Politik intoleran menjadikan agama sebagai sarana. Tidak sedikit menyerang atas nama kekuatan keumatan mayoritas. Teror model baru bernama politik ini tidak sekedar menyerang lawan, namun menyerang warga. Bahaya terornya mengakibatkan rasa khawatir bahkan permusahan.
Teror oleh politik intoleran memecah belah persatuan. Biasanya sesama tetangga baik-baik saja sekarang jadi bermusuhan karena beda pilihan. Biasanya berteman dengan orang berbeda agama kemudian juga bermusuhan. Demikian baya politik intoleran jika terus dibiarkan berkembang.
Terorisme politik kini telah bertindak luas. Khususnya di Jakarta, warga mesti tau benar mewaspadai bahaya politik intoleran. Membiarkan kelompok intoleran menguasai publik-politik sama saja menyerahkan demokrasi kepada sebuah masa depan yang suram.
Tidak mudah memang menganalisa sejarah hubungan politik dan agama. Sejauh ini hubungan keduanya tidaklah baik. Politik menjadikan agama sebagai faktor keumatan untuk mendulang suara. Dalam perkembangannya agama memang berada diluar jalur politik.
Sebagaimana ideologi kaum intoleran, seperti halnya terorisme. Mereka menebar wacana ideologis melemahkan nilai-nilai kebangsaan. Namun gagal. Kemudian memilih jalur politik untuk mencapai tujuannya. Inilah kewaspadaan yang perlu dipahami bersama, bahwa ada terorisme dalam dunia politik.
Indikasi kalangan intoleran sudah sering kita dengar. Ialah mereka yang menebarkan kebencian, ancaman dan kebohongan. Kaum radikal-teroris seringkali berujar kebencian, menghukumi, suka menuduh orang lain sesat kafir dan sejenisnya.
Kaum peneror ini tidak henti-hentinya menebarkan ancaman. Melalui berbagai cara. Salah satu yang paling baru adalah melalui politik. Merebut kekuasaan melemahkan ideologi kebangsaan.
Warga Jakarta sedang darurat terorisme politik. Kewaspadaan ini perlu ditingkatkan melalui kecurigaan terhadap politik yang tidak sehat. Diantaranya dengan mewasapadai gerakan politik kalangan garis keras.
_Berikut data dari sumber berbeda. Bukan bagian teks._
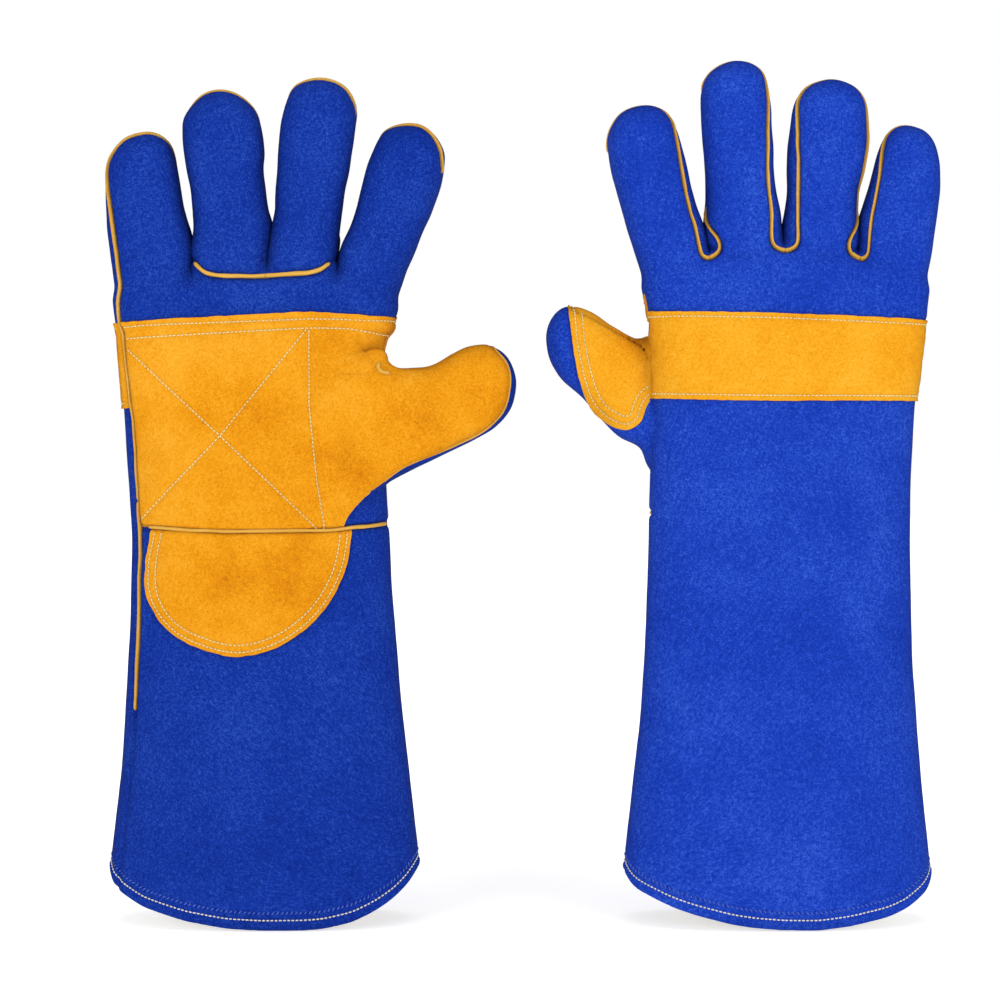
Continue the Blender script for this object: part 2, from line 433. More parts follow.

Sepertinya tidak demikian dengan Anies Baswedan, justru ia menjadikan kelemahan Ahok dalam soal Agama sebagai titik serangan. Jika benar demikian ini ancaman yang tidak bisa dianggap remeh. Ini teror yang mengahantui kehidupan umat beragama
Semua tau rekam jejak FPI, PKS, dan golongan kaum radikal. Semua sekarang bergandengan tangan dengan Anies Baswedan. Tujuanya jelas menguasai Jakarta. sebenarnya Anies sedang pura-pura lupa atau tidak tau, jika kelompok intoleran sedang membangun basis politik. Atau memang sengaja Anies menjadikan momentum itu sebagai basis massa mempengaruhi suara warga Jakarta.
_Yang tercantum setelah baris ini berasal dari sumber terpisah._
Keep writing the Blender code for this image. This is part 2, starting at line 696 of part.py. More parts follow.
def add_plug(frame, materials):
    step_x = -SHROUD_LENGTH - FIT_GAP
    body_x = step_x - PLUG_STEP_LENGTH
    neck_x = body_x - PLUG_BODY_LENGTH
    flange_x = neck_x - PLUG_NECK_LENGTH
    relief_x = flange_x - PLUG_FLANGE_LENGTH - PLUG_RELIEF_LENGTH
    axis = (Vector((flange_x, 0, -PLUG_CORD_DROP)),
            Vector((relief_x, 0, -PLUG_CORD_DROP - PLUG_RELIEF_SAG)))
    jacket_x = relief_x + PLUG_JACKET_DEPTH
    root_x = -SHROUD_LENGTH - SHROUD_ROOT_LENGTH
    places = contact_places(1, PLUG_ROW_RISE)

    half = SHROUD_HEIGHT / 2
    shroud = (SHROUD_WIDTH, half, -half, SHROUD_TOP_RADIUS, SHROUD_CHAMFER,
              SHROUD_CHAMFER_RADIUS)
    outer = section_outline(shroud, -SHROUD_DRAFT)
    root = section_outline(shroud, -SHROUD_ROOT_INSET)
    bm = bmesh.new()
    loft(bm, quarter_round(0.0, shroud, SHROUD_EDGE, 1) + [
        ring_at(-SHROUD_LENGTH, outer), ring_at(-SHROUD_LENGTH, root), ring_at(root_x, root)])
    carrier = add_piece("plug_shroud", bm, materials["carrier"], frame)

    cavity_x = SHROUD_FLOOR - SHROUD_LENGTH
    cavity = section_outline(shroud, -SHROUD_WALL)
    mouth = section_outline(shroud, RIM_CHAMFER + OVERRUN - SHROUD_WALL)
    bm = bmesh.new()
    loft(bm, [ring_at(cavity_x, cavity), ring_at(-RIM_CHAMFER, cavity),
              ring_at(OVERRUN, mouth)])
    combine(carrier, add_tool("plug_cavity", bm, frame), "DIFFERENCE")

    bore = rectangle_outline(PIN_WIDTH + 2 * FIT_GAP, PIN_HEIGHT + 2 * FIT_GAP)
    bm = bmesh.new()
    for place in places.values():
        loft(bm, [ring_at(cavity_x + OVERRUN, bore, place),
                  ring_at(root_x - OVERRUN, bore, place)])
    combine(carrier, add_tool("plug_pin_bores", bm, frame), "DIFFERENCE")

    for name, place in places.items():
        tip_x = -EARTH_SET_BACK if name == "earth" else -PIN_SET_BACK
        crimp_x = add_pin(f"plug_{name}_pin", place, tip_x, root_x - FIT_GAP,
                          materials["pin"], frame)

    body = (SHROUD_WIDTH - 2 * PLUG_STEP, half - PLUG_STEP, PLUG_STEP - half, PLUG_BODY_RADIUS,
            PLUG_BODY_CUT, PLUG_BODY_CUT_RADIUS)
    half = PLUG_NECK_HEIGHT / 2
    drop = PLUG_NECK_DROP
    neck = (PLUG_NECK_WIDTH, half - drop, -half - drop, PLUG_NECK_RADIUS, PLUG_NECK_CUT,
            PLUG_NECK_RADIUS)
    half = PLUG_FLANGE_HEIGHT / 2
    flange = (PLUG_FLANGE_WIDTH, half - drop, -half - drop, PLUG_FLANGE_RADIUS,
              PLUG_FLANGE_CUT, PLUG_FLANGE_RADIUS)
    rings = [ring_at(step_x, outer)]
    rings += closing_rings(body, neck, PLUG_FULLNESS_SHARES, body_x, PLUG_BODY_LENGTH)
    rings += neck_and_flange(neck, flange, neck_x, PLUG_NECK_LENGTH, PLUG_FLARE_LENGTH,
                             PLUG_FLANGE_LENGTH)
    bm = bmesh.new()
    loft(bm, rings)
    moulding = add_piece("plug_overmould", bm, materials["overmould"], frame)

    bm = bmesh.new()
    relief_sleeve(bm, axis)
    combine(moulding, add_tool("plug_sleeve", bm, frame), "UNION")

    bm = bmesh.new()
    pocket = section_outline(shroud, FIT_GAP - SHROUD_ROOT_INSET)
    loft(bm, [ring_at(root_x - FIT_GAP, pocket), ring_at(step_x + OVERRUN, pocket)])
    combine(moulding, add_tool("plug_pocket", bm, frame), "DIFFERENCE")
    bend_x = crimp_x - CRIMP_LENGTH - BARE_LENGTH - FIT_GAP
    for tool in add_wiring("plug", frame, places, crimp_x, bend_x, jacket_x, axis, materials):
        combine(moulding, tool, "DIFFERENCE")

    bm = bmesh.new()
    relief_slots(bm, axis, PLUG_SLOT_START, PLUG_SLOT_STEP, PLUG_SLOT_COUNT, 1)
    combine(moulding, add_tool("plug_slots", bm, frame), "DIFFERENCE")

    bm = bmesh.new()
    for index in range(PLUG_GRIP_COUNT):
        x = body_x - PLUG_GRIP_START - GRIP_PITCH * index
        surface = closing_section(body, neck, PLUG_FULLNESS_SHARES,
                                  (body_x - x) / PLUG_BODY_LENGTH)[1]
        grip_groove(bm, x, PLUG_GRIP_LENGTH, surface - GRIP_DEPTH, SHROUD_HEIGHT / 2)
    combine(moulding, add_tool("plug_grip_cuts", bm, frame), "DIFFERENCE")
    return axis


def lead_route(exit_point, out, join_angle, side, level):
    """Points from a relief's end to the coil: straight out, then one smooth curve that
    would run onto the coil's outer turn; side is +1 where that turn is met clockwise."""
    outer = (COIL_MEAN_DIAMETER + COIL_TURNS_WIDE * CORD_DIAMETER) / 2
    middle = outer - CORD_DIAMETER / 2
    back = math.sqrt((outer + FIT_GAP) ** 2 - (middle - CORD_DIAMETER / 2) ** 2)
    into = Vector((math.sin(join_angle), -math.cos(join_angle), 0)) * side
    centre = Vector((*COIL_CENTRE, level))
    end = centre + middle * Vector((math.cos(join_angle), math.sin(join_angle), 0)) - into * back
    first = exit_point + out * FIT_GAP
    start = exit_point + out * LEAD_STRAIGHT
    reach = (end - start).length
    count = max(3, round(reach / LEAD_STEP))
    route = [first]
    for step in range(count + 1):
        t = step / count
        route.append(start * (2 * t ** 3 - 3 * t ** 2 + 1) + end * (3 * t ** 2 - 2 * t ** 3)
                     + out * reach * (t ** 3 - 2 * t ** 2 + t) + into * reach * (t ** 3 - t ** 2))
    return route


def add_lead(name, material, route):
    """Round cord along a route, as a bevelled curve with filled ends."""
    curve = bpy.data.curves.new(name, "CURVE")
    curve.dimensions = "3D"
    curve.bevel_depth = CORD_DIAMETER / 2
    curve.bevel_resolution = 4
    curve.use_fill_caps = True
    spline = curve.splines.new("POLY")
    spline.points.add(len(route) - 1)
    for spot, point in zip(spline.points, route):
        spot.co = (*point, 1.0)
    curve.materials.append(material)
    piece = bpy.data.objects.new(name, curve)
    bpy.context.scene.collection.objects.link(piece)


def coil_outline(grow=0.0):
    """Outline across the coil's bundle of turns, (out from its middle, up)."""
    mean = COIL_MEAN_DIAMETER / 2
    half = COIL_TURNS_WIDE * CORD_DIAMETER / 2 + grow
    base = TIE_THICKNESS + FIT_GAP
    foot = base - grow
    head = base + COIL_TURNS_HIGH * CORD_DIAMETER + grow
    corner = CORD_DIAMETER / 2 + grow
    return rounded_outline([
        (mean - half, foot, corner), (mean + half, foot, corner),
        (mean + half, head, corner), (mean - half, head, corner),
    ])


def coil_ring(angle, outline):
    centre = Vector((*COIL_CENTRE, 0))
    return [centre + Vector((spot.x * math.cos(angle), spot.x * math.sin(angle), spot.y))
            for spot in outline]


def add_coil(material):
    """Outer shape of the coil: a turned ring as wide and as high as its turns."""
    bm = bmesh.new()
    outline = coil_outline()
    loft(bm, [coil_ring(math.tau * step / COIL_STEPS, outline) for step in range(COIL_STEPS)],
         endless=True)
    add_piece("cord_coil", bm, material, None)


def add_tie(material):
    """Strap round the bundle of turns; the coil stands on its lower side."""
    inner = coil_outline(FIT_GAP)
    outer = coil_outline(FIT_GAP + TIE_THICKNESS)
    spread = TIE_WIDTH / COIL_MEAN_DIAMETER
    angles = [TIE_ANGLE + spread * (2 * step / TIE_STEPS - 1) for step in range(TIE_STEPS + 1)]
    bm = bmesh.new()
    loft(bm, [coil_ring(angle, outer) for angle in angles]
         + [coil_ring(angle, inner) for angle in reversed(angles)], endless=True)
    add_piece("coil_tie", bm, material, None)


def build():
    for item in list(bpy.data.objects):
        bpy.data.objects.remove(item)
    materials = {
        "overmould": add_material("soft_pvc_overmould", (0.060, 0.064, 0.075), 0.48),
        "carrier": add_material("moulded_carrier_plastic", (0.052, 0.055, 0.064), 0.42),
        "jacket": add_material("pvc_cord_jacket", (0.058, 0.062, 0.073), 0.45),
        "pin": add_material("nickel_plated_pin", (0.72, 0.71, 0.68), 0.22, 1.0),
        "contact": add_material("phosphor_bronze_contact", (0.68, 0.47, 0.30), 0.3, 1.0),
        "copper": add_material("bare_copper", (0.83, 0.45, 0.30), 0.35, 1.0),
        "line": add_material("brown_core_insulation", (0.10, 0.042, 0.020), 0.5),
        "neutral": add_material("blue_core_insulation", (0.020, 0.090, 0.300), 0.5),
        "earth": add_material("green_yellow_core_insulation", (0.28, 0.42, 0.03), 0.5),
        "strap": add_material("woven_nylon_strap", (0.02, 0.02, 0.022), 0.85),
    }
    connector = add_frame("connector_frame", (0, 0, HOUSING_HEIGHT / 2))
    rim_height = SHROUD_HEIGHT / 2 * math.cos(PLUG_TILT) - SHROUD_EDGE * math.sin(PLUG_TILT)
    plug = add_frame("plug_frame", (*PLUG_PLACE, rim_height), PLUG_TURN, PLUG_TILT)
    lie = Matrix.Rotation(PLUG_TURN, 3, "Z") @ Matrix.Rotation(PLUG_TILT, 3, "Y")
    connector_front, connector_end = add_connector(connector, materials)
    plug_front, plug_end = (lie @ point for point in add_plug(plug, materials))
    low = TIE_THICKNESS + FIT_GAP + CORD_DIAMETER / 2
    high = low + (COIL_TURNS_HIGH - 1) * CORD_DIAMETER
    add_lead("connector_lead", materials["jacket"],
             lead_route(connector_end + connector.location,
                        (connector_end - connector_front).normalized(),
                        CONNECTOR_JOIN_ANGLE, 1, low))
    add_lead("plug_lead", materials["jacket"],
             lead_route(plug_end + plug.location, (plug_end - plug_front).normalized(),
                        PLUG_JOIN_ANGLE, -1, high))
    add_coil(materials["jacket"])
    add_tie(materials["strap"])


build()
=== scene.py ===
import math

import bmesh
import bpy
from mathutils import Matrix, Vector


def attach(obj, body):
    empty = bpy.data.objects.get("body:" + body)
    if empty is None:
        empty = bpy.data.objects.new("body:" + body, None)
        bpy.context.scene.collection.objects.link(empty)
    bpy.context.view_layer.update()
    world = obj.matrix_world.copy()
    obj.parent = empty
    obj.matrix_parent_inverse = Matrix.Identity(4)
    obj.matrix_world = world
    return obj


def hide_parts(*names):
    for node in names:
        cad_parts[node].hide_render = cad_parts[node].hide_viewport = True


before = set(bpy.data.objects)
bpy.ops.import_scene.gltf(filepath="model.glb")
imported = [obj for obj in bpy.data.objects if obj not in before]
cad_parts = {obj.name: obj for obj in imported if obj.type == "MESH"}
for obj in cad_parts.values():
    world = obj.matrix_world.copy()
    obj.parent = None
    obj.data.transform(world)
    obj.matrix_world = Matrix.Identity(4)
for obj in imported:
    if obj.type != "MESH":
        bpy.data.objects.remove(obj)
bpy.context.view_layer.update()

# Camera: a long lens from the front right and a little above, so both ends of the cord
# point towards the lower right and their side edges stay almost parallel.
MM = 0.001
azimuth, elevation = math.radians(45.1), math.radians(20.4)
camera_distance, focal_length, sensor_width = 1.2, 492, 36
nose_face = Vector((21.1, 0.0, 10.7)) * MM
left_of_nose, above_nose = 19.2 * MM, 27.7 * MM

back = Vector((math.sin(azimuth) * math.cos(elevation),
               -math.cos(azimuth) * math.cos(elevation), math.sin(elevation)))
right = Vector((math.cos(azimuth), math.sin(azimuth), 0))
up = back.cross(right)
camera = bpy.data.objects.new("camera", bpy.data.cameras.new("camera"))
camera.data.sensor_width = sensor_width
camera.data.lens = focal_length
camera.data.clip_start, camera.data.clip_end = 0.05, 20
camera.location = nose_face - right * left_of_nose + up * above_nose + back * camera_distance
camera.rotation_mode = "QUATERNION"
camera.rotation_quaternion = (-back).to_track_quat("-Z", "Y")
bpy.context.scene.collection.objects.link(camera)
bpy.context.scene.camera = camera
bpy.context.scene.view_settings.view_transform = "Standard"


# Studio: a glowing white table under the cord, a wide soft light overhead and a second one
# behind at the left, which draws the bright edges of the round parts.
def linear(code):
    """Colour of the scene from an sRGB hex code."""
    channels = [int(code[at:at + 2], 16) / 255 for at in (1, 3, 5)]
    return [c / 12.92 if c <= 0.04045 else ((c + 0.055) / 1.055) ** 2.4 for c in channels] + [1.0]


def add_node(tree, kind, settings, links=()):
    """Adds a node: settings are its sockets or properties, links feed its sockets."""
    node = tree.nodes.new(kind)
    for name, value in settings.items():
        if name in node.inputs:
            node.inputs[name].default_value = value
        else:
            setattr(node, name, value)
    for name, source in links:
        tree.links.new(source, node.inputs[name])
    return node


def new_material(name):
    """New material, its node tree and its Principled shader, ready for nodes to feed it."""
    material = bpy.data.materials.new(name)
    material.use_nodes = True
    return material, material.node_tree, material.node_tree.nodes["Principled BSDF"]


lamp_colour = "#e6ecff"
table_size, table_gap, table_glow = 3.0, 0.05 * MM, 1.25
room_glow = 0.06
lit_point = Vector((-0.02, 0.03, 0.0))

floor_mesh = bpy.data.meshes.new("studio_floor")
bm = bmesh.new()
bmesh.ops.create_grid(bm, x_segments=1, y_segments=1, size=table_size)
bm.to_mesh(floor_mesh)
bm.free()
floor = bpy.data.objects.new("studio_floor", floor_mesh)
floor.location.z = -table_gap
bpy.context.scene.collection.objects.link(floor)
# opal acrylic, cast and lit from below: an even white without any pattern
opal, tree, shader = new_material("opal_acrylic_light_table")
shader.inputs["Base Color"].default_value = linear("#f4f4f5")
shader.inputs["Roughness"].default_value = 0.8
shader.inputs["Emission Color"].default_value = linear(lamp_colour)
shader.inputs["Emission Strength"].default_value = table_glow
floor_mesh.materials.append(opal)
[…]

Politik Anies Baswedan ini tidak benar. Salah jika bermitra dengan kaum intoleran. Bagaimana mungkin mewujudkan Jakarta menjadi “maju kotanya bahagia warganya”, jika kaum intoleran berkuasa. Bagaimana hendak bahagia jika jenazah saja dilarang untuk dishalatkan.
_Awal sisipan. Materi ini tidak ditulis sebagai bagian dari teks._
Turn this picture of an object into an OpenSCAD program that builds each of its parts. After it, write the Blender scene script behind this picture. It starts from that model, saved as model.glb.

Sudah sangat keterlaluan jika masjid-masjid di Jakarta kini berubah jadi ancaman bagi umat, khutbah berubah menjadi orasi politik. Tapi kita tau benar warga Jakarta sangat cerdas menentukan pilihan, mana pemimpin yang mereka butuhkan. Yang pasti, ia pemimpin yang mencintai keragaman dan toleran kepada perbedaan.